EFF Takes On Online Harassment
Gamoid writes: The Electronic Frontier Foundation has identified online harassment as a major challenge facing free speech on the Internet, and lays out its plan to fix it. They say, "Online harassment is a digital rights issue. At its worst, it causes real and lasting harms to its targets, a fact that must be central to any discussion of harassment. Unfortunately, it's not easy to craft laws or policies that will address those harms without inviting government or corporate censorship and invasions of privacy—including the privacy and free speech of targets of harassment. ... Just because the law sometimes allows a person to be a jerk (or worse) doesn’t mean that others in the community are required to be silent or to just stand by and let people be harassed. We can and should stand up against harassment.

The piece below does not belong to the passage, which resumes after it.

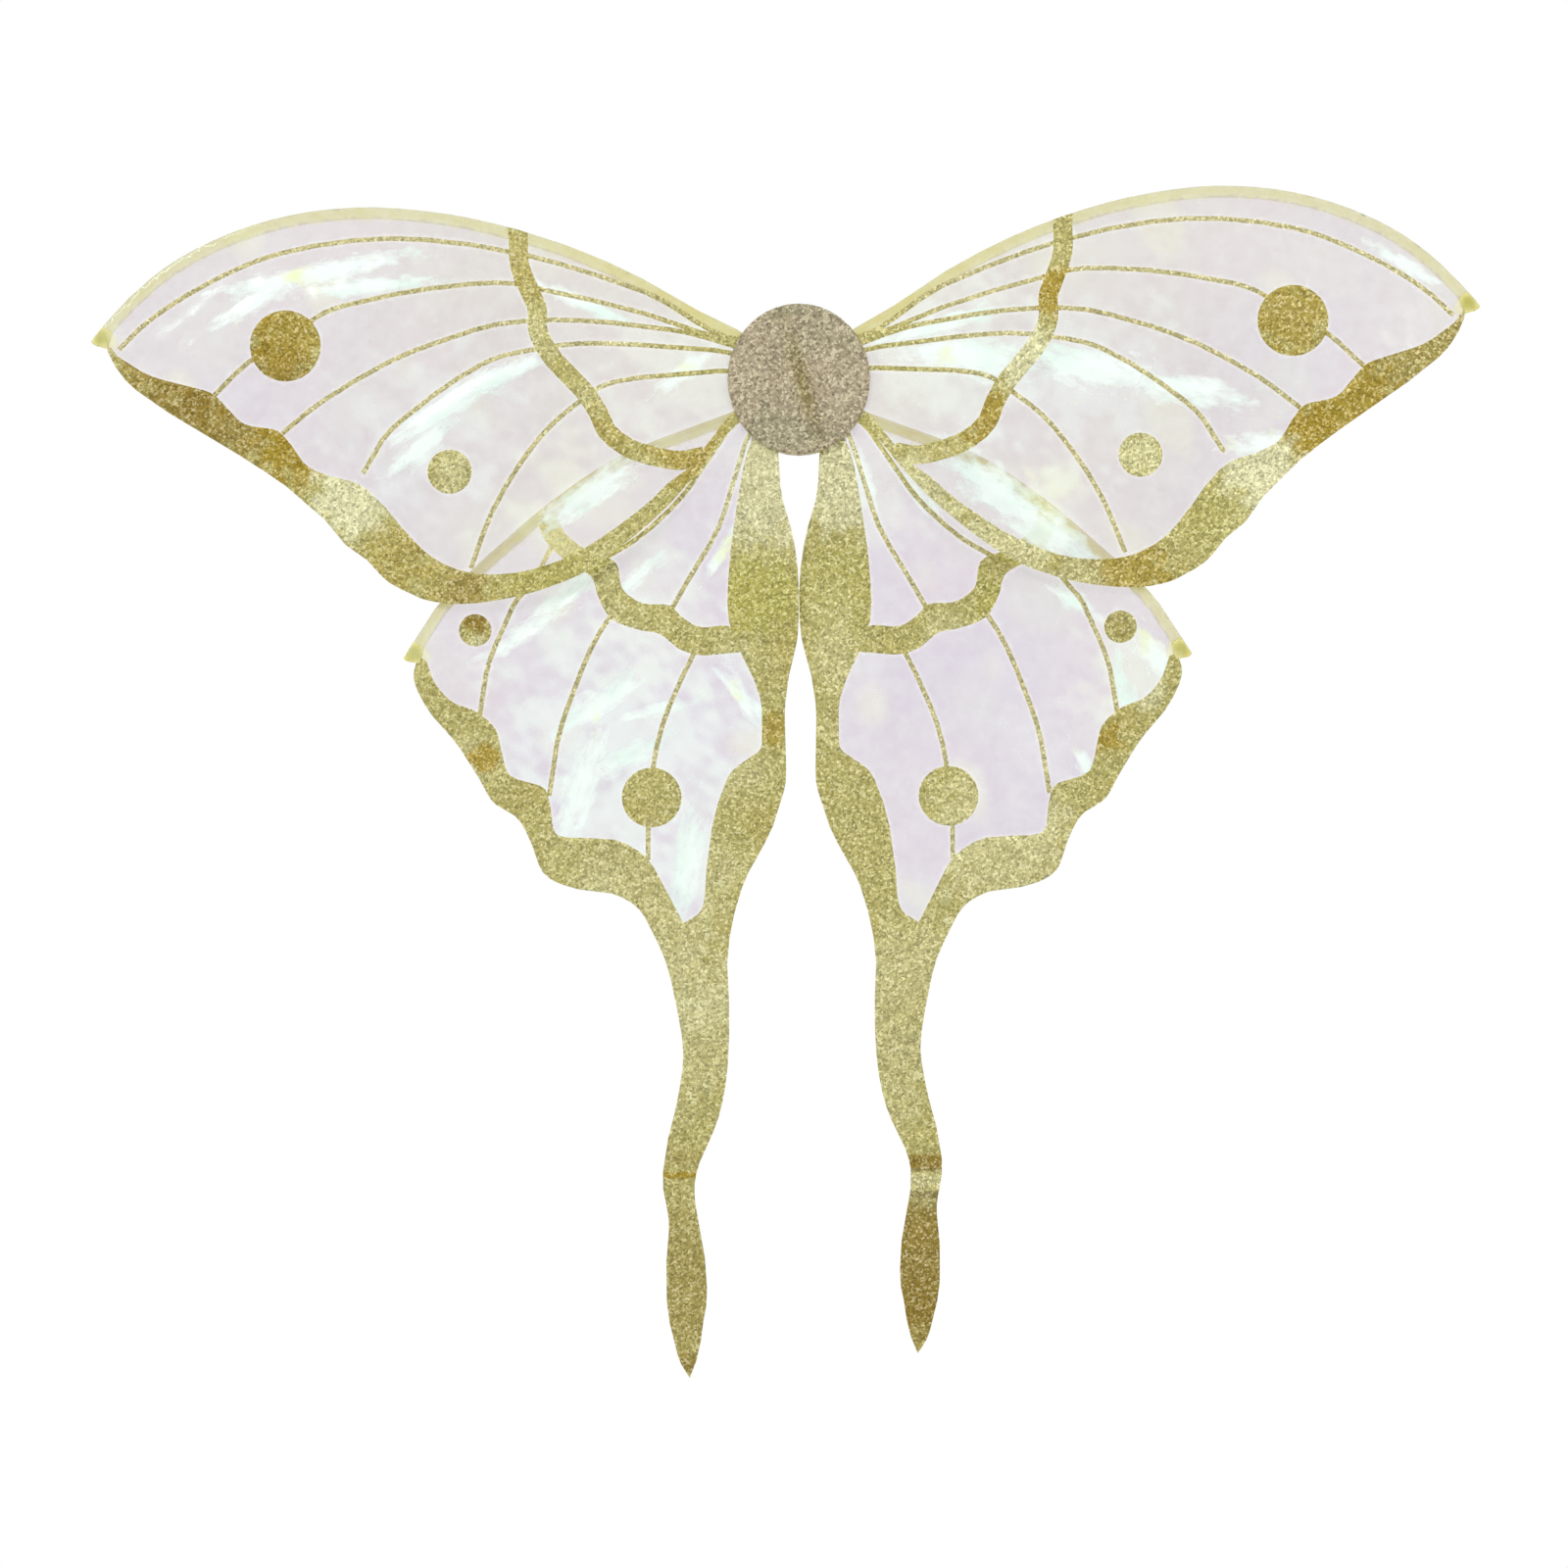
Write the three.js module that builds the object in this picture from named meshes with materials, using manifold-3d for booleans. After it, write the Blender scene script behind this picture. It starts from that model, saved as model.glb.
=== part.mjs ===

Doing so is not censorship—it’s being part of the fight for an inclusive and speech-supporting Internet."
from TFA:
When a magnet for harassment like Gamergate takes place on a social platform, will that platform's operators seek to uncover who the wrongdoers are—or will they simply prohibit all from speaking out and documenting their experience?
Gamergate supporters did indeed "attract" a great deal of harassment (and censorship and libel), all for the crime of exposing journalistic corruption and collusion. And the best way for a platform to "tackle" that harassment is by not ignoring it (a difficult task for websites allied on the side of corruption, as we've repeatedly seen).